Nos dice el Señor: “Si ustedes me aman, cumplirán mis mandamientos…”, es decir, conocer a Jesús implica necesariamente amarlo y amarlo es conocerlo. Sabemos que la fe cristiana no es una doctrina y menos un código de normas morales, sino el encuentro y la adhesión a una persona: Cristo. Sin embargo, no es un vínculo cualquiera, puesto que este nace de un amor radical hacia él e incluso hasta no querer otra cosa más que su voluntad. Por eso la dinámica del amor divino consiste en que Dios te ama para que te sientas amado y te sepas amado, para que te ames y también para que ames a tu prójimo, pero como Dios lo ama.

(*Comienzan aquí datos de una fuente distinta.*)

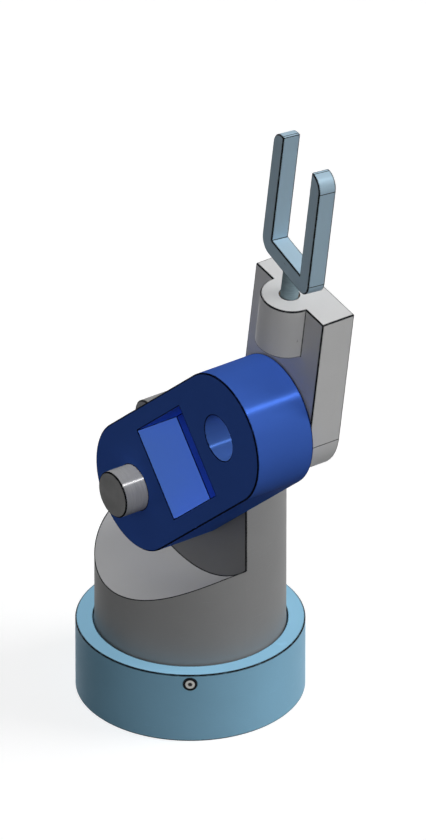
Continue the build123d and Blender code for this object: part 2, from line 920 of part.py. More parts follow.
with BuildPart() as upper_arm_link:
    with BuildSketch(link_side(link_back)):
        with Locations((link_length / 2, 0)):
            SlotCenterToCenter(link_length, link_width)
    extrude(amount=link_thickness)
    chamfer(upper_arm_link.faces().filter_by(Axis.Y).edges(), edge_break)
    with BuildSketch(link_side(link_front)):
        with Locations((link_length / 2, 0)):
            Rectangle(pocket_size, pocket_size)
    extrude(amount=-pocket_depth, mode=Mode.SUBTRACT)
    with BuildSketch(link_side(link_back)):
        Circle(pin_radius + held)
        with Locations((link_length, 0)):
            Circle(pin_radius)
    extrude(amount=link_thickness, mode=Mode.SUBTRACT)
    add(
        ring(
            elbow_turning,
            elbow_axis,
            pin_radius - relief_depth,
            pin_radius + relief_depth,
            plug_front - relief_width / 2,
            relief_width,
        ),
        mode=Mode.SUBTRACT,
    )
    with BuildSketch(link_side(link_back)):
        with Locations((0, pin_radius)):
            Rectangle(key_width + 2 * held, key_height + 2 * held)
    extrude(amount=key_length + 1 + held, mode=Mode.SUBTRACT)
    with BuildSketch(link_cross(-link_width, link_middle)):
        Circle(set_screw_radius + held)
    extrude(amount=link_width, mode=Mode.SUBTRACT)
    with BuildSketch(link_cross(link_length / 2, plug_screw_depth)):
        Circle(set_screw_radius + held)
    extrude(amount=link_length / 2, mode=Mode.SUBTRACT)
upper_arm_link.part.label = "upper_arm_link"
export_step(upper_arm_link.part, "parts/upper_arm_link.step")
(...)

En este sentido, los amados por Jesús son amadores de hacer el bien y se dejan inspirar por las mociones del Espíritu Santo. En efecto, el Espíritu Santo actúa no solamente como el “abogado”, sino también como el “consolador” de los discípulos temerosos, perseguidos y encerrados. Además, este Espíritu mantiene viva la memoria de sus actos y sus enseñanzas que nos llevan hacia el Padre. No obstante, quien vive de acuerdo con los criterios dominantes de la sociedad no lo puede percibir ni conocer. En cambio, quien vive con los criterios de quien nos amó primero, la vida cobra sentido y se vive de la fe en el Hijo de Dios, hasta que Cristo se plasme en todo aquel que crea: “Ya no vivo yo sino que Cristo vive en mí” (Gál 2, 20).
La gran misión del Espíritu Santo es “santificar”, es decir, que como discípulo, el creyente pueda pensar, amar y actuar como Jesús. Nos dice: “No los dejaré huérfanos…”, porque ahora él está presente de una manera nueva, que solo puede descubrirse con los ojos de la fe después de haberlo encontrado. Por tanto, los cristianos no deben amilanarse. No somos los dueños del mundo, pero sí los hijos de un mismo Padre. Por eso, no hay por qué temer ni angustiarse, porque pertenecemos a una Familia Trinitaria y somos herederos de la Vida eterna.
“El que recibe mis mandamientos y los cumple, ese es el que me ama y el que me ama será amado por mi Padre” (Jn 14, 21).